Trump vows crackdown on migrants
US president says military would fight back if rocks thrown at border
WASHINGTON - US President Donald Trump has said he plans to sign an order next week that could lead to the large-scale detention of migrants crossing the southern border of the United States and bar anyone caught crossing illegally from claiming asylum.
Trump also said he had told the US military mobilizing at the southwest border that if US troops face rock-throwing migrants, they should react as though the rocks were "rifles".
"This is an invasion," Trump declared on Thursday, as he has previously on a subject that has been shown to resonate strongly with his base of Republican supporters.
Thousands of Central American migrants resumed their slow trek through southern Mexico on Thursday.
US laws make clear that migrants seeking asylum may do so either at or between border crossings. But Trump said he would limit that to official crossing points. The US also doesn't have space at the border to manage the large-scale detention of migrants, with most facilities at capacity. Trump said the government would erect "massive tents" instead.
The announcement marked Trump's latest attempt to keep the issue of immigration front-and-center in the final stretch before next Tuesday's elections.
In addition to deploying the military to the southern border to stave off the caravan, Trump also announced plans to try to end the constitutionally-protected right of birthright citizenship for all children born in the US.
He brought up immigration issues several times during a political rally on Thursday night in Columbia, Missouri. He railed against "birth tourism", where mothers from abroad travel to the US to have babies so they will automatically be US citizens. And he denounced "chain migration", where these new citizens then bring in their extended families into the country.
The president announced on Wednesday that he was considering deploying up to 15,000 troops to the US-Mexican border in response to the caravans, roughly double the number the Pentagon said it currently plans for a mission that has been criticized as unnecessary, considering the caravans remain hundreds of kilometers away.
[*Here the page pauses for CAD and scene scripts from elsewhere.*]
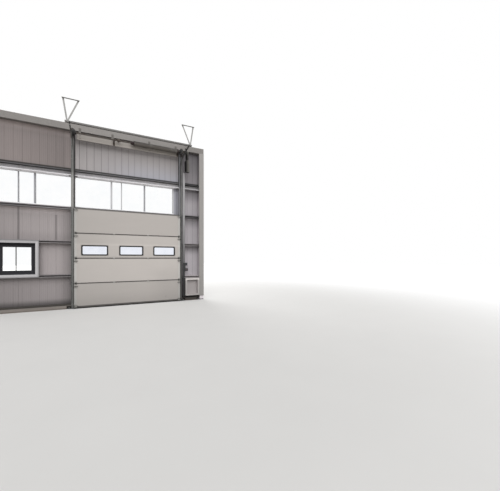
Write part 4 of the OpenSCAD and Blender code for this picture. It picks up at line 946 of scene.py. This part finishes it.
# %% Bolts of the lifting gear
shaft_y = (low("lift_shaft").y + high("lift_shaft").y) / 2
shaft_z = (low("lift_shaft").z + high("lift_shaft").z) / 2
header_face, header_z = low("header_rail").y, low("header_rail").z
bar_y, bar_z = low("back_bar").y, low("back_bar").z
op_x = door_x + 1.785                          # middle of the operator
strap_x = (-1.425, -0.550, 0.550, 1.425)
inner_bearing_x, end_bearing_x = (-0.510, 1.4733), 1.630
gear = []
for x in strap_x:
    for dx in (-0.016, 0.016):
        gear += [spot(door_x + x + dx, room_y - 0.004, beam_z + dz, room) for dz in (0.035, 0.075)]
        gear += [spot(door_x + x + dx, header_face, header_z + dz, room) for dz in (0.045, 0.140)]
feet = [(x, header_face, header_z, (0.022, 0.160)) for x in inner_bearing_x]
feet += [(x, room_y, shaft_z, (-0.098, 0.155)) for x in (-end_bearing_x, end_bearing_x)]
for x, y, z, heights in feet:
    gear += [spot(door_x + x + dx, y - 0.0043, z + dz, room)
             for dx in (-0.019, 0.019) for dz in heights]
gear += [spot(door_x + 1.4763, -0.148, shaft_z + dz, right) for dz in (-0.050, 0.014)]
for side in (-1, 1):
    gear.append(spot(door_x + side * 1.643, bar_y - 0.0053, bar_z + 0.020, room))
    gear.append(spot(door_x + side * 1.596, bar_y + 0.040, bar_z + 0.004, up))
gear += [spot(op_x, room_y - 0.006, shaft_z + dz, room) for dz in (0.150, 0.200)]
grow("gear_bolts", bolts, gear, finish="gear_bolt_zinc", head_r=0.0085, head_h=0.0065,
     washer_r=0.0105, washer_h=0.002, stud_h=0.0002)

def around_shaft(x, radius, *degrees, way=None):
    """Places on a round of this radius about the shaft, facing away from it or a given way."""
    turned = [(math.cos(math.radians(d)), math.sin(math.radians(d))) for d in degrees]
    return [spot(x, shaft_y + radius * c, shaft_z + radius * s, way or (0, c, s))
            for c, s in turned]

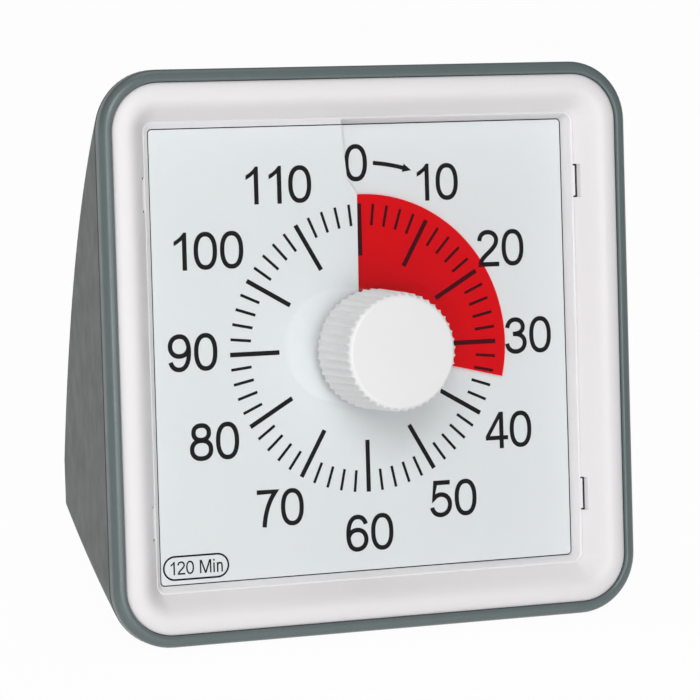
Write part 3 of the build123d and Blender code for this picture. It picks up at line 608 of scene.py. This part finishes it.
dial_grid = dial_rows()
dial_points = [point for row in dial_grid for point in row]
card_top = [on_face(x, y, winding_z(angle)) for x, y, angle in dial_points]
card_under = [on_face(x, y, winding_z(angle) - dial_t) for x, y, angle in dial_points]
dial_faces = grid_faces(len(dial_grid), len(flap_edge))
below = len(card_top)
dial_faces += [tuple(below + i for i in reversed(face)) for face in dial_faces]
card_edge = outline_of(len(dial_grid), len(flap_edge))
for here, after in zip(card_edge, card_edge[1:] + card_edge[:1]):
    dial_faces.append((here, after, below + after, below + here))
dial = piece_from("dial_wound", card_top + card_under, dial_faces, sharp_deg=30)
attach(dial, "housing")
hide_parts("dial_sheet")
print("dial:", len(dial_grid), "rows of", len(flap_edge), "points")

# %% [markdown]
# ## Dial card
#
# The sheet is matt, faintly blue-white card. It takes the same moulded finish as the other
# plastics, with a coarser and very shallow grain, because a printed card has hardly any.

# %% Dial finish
dial_white = (0.755, 0.785, 0.795)
dial_card = moulded(
    "dial_card", dial_white, rough=0.5, grain=0.5 * mm, depth=0.002 * mm, drift=0.01
)
dial.data.materials.append(dial_card)
print("dial finish:", dial_card.name)

# %% [markdown]
# ## Film
#
# The red film is translucent: white card shows through it as bright red, and black print as
# very dark red. A transparent shader tinted red filters the light once on its way in and
# once on its way out, as a real film does. A little diffuse red of its own keeps the print
# under it from going fully black. The CAD solid has the right shape and only gets this finish.


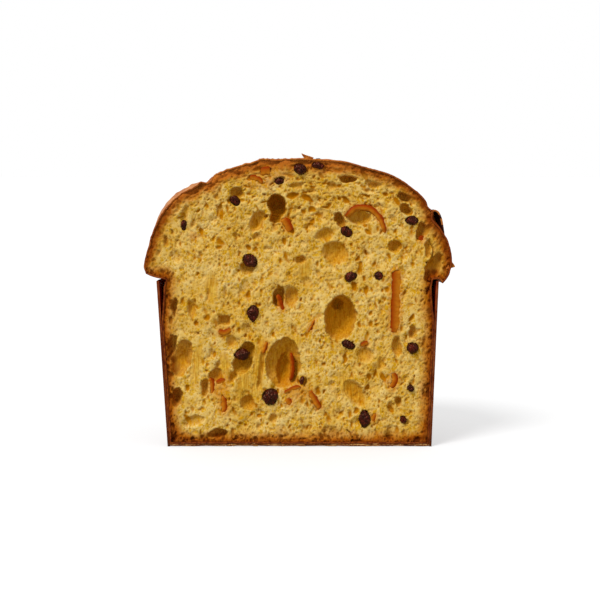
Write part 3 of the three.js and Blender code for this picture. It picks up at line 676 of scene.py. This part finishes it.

Trump said on Thursday he was "not going to put up with" any sort of violence directed at those US forces, warning the military would fight back. "When they throw rocks like they did at the Mexico military and police, I say consider it a rifle," he said.
The exact rules for the use of force by military police and other soldiers who will be operating near the border have not been disclosed, but in all cases troops have the right to self-defense.
Still, Mark Hertling, a retired Army general, wrote on Twitter after Trump's speech that no military officer would allow a soldier to shoot an individual throwing a rock. "It would be an unlawful order," he wrote, citing the Law of Land Warfare.
Trump said on Thursday that, under his order, any migrants who do enter the country would be housed in "massive tent cities" he plans to build while their cases are processed.
"We're going to catch, we're not going to release," he said.
Critics said the speech seemed mostly designed to scare, with no specifics on what mechanisms Trump intended to use to push through his desired changes. Officials have said that Trump intends to invoke the same authority he used to push through his controversial travel ban, but it's not clear if that's what he was doing with Thursday's speech.
"He's really trying to scare the American public into thinking these are thousands of dangerous thugs," said Greg Chen, of the American Immigration Lawyers Association. "It's a classic strategy that goes back to 19th century nativist thinking."